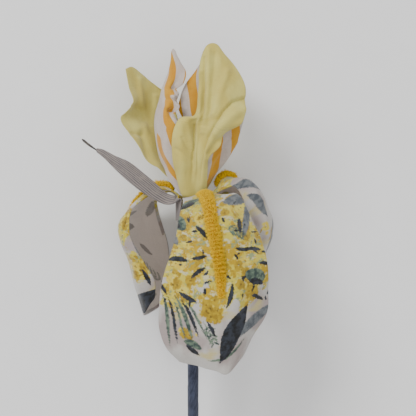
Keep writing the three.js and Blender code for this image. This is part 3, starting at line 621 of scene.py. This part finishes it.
def right_print(made):
    made.bloom((0, 20, 10), (12, 24, 7), (-14, 22, 6))
    made.sprays(np.random.default_rng(37), ((-12, 58), 6, 9), ((10, 62), 7, 10), ((-16, 70), 6, 10),
                ((16, 40), 6, 8))
    made.strokes("slate", ((-22, 20), 62, 24, 5.4, 24), ((-8, 28), 72, 15, 3.4, -20),
                 ((-18, 38), 72, 15, 4, 20), ((-8, 54), 96, 15, 4.6, 20), ((0, 50), 30, 16, 4.4, 20),
                 ((20, 60), 110, 12, 3.6, 20))
    made.strokes("dark", ((-2, 42), 60, 8, 1.9, 20), ((12, 50), 30, 10, 2.4, 20), ((-10, 74), 60, 12, 4, 20))
    made.sprig((14, 80), -60, 16, 5)


# ---- Materials ----
def linear(red, green, blue):
    """A colour given as screen values out of 255."""
    return tuple((c / 255 / 12.92) if c < 10.3 else ((c / 255 + 0.055) / 1.055) ** 2.4
                 for c in (red, green, blue)) + (1.0,)


OTHER_SIDE = 40.0  # so far apart in the noise are the two faces of a cloth


class Cloth:
    """A node graph that ends in one Principled shader."""

    def __init__(self, name, roughness=0.9, sheen=0.25, specular=0.2, metallic=0.0):
        self.material = bpy.data.materials.new(name)
        self.material.use_nodes = True
        self.tree = self.material.node_tree
        self.tree.nodes.clear()
        output = self.tree.nodes.new("ShaderNodeOutputMaterial")
        self.shader = self.tree.nodes.new("ShaderNodeBsdfPrincipled")
        self.tree.links.new(self.shader.outputs[0], output.inputs[0])
        for key, value in (("Roughness", roughness), ("Metallic", metallic), ("Sheen Weight", sheen),
                           ("Sheen Roughness", 0.5), ("Specular IOR Level", specular)):
            self.shader.inputs[key].default_value = value

    def node(self, kind, inputs, **settings):
        made = self.tree.nodes.new("ShaderNode" + kind)
        for key, value in settings.items():
            setattr(made, key, value)
        for key, value in inputs.items():
            if isinstance(value, bpy.types.NodeSocket):
                self.tree.links.new(value, made.inputs[key])
            else:
                made.inputs[key].default_value = value
        return made

    def math(self, operation, a, b=0.0, c=0.0):
        return self.node("Math", {0: a, 1: b, 2: c}, operation=operation).outputs[0]

    def plus(self, a, b):
        return self.math("ADD", a, b)

    def times(self, a, b, plus=0.0):
        return self.math("MULTIPLY_ADD", a, b, plus)

    def ripple(self, value, pitch):
        """A sine from 0 to 1."""
        return self.times(self.math("SINE", self.times(value, 2 * math.pi / pitch)), 0.5, 0.5)

    def field(self, name):
        return self.node("Attribute", {}, attribute_name=name).outputs["Fac"]

    def place(self):
        return self.node("Attribute", {}, attribute_name="cloth").outputs["Vector"]

    def places(self):
        """How far across and along the cloth, in millimetres."""
        return self.node("SeparateXYZ", {0: self.place()}).outputs[:2]

    def scaled(self, place, scale):
        return self.node("VectorMath", {0: place, 1: scale}, operation="MULTIPLY").outputs[0]

    def object_place(self):
        return self.node("TexCoord", {}).outputs["Object"]

    def noise(self, vector, scale, detail=3, rough=0.5):
        return self.node("TexNoise", {"Vector": vector, "Scale": scale, "Detail": detail,
                                      "Roughness": rough}).outputs[0]

    def grain(self, across, along, scale=1.0, detail=3, rough=0.5):
        """Noise in the cloth, stretched across and along it."""
        return self.noise(self.scaled(self.place(), (across, along, OTHER_SIDE)), scale, detail, rough)

    def smooth(self, value, low, high, to_low=0.0, to_high=1.0):
        return self.node("MapRange", {0: value, 1: low, 2: high, 3: to_low, 4: to_high},
                         interpolation_type="SMOOTHSTEP").outputs[0]

    def mix(self, share, a, b, blend="MIX"):
        """Two colours mixed, each a socket or screen values out of 255."""
        a, b = (linear(*colour) if isinstance(colour, tuple) else colour for colour in (a, b))
        return self.node("Mix", {0: share, 6: a, 7: b}, data_type="RGBA", blend_type=blend).outputs[2]

    def bump(self, height, distance, strength=1.0, **under):
        inputs = {"Strength": strength, "Distance": distance, "Height": height, **under}
        return self.node("Bump", inputs).outputs[0]

    def finished(self, colour, normal=None):
        self.tree.links.new(colour, self.shader.inputs["Base Color"])
        if normal:
            self.tree.links.new(normal, self.shader.inputs["Normal"])
        return self.material

    def weave(self, colour, pitch=0.42, slub=0.12):
        """Ends the graph: uneven yarns vary the colour's tone, painted shade darkens the gaps between the
        yarns of the plain weave, and the weave darkens and roughens the colour.
        """
        yarns = self.math("MULTIPLY", *(self.ripple(place, pitch) for place in self.places()))
        slubs = self.plus(self.grain(2.4, 0.12, detail=2), self.grain(0.12, 2.4, detail=2))
        fuzz = self.grain(3, 3, 1.6, 3, 0.6)
        tone = self.times(slubs, slub, 1 - slub)
        # Painted shade: the colour darkens in the gaps between yarns, where the bump is low, and lifts a
        # touch on the yarns' crowns.
        tone = self.times(tone, self.smooth(yarns, 0, 0.6, 0.9, 1.03))
        grey = self.node("CombineColor", {0: tone, 1: tone, 2: tone}).outputs[0]
        height = self.plus(self.times(yarns, 0.7), self.times(slubs, 0.9))
        height = self.plus(height, self.times(fuzz, 0.5))
        fine = self.bump(height, 0.00006)
        crumpled = self.bump(self.grain(0.16, 0.1, rough=0.55), 0.0004, Normal=fine)
        return self.finished(self.mix(1.0, colour, grey, "MULTIPLY"), crumpled)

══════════

Only the lines from the opening of the material through the line with "node graph that" should be echoed, exactly as written.

Final result
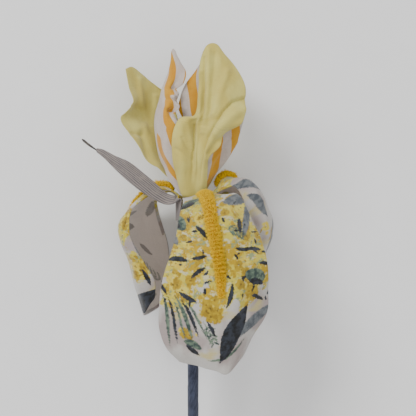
Keep writing the three.js and Blender code for this image. This is part 3, starting at line 621 of scene.py. This part finishes it.
def right_print(made):
    made.bloom((0, 20, 10), (12, 24, 7), (-14, 22, 6))
    made.sprays(np.random.default_rng(37), ((-12, 58), 6, 9), ((10, 62), 7, 10), ((-16, 70), 6, 10),
                ((16, 40), 6, 8))
    made.strokes("slate", ((-22, 20), 62, 24, 5.4, 24), ((-8, 28), 72, 15, 3.4, -20),
                 ((-18, 38), 72, 15, 4, 20), ((-8, 54), 96, 15, 4.6, 20), ((0, 50), 30, 16, 4.4, 20),
                 ((20, 60), 110, 12, 3.6, 20))
    made.strokes("dark", ((-2, 42), 60, 8, 1.9, 20), ((12, 50), 30, 10, 2.4, 20), ((-10, 74), 60, 12, 4, 20))
    made.sprig((14, 80), -60, 16, 5)


# ---- Materials ----
def linear(red, green, blue):
    """A colour given as screen values out of 255."""
    return tuple((c / 255 / 12.92) if c < 10.3 else ((c / 255 + 0.055) / 1.055) ** 2.4
                 for c in (red, green, blue)) + (1.0,)


OTHER_SIDE = 40.0  # so far apart in the noise are the two faces of a cloth


class Cloth:
    """A node graph that ends in one Principled shader."""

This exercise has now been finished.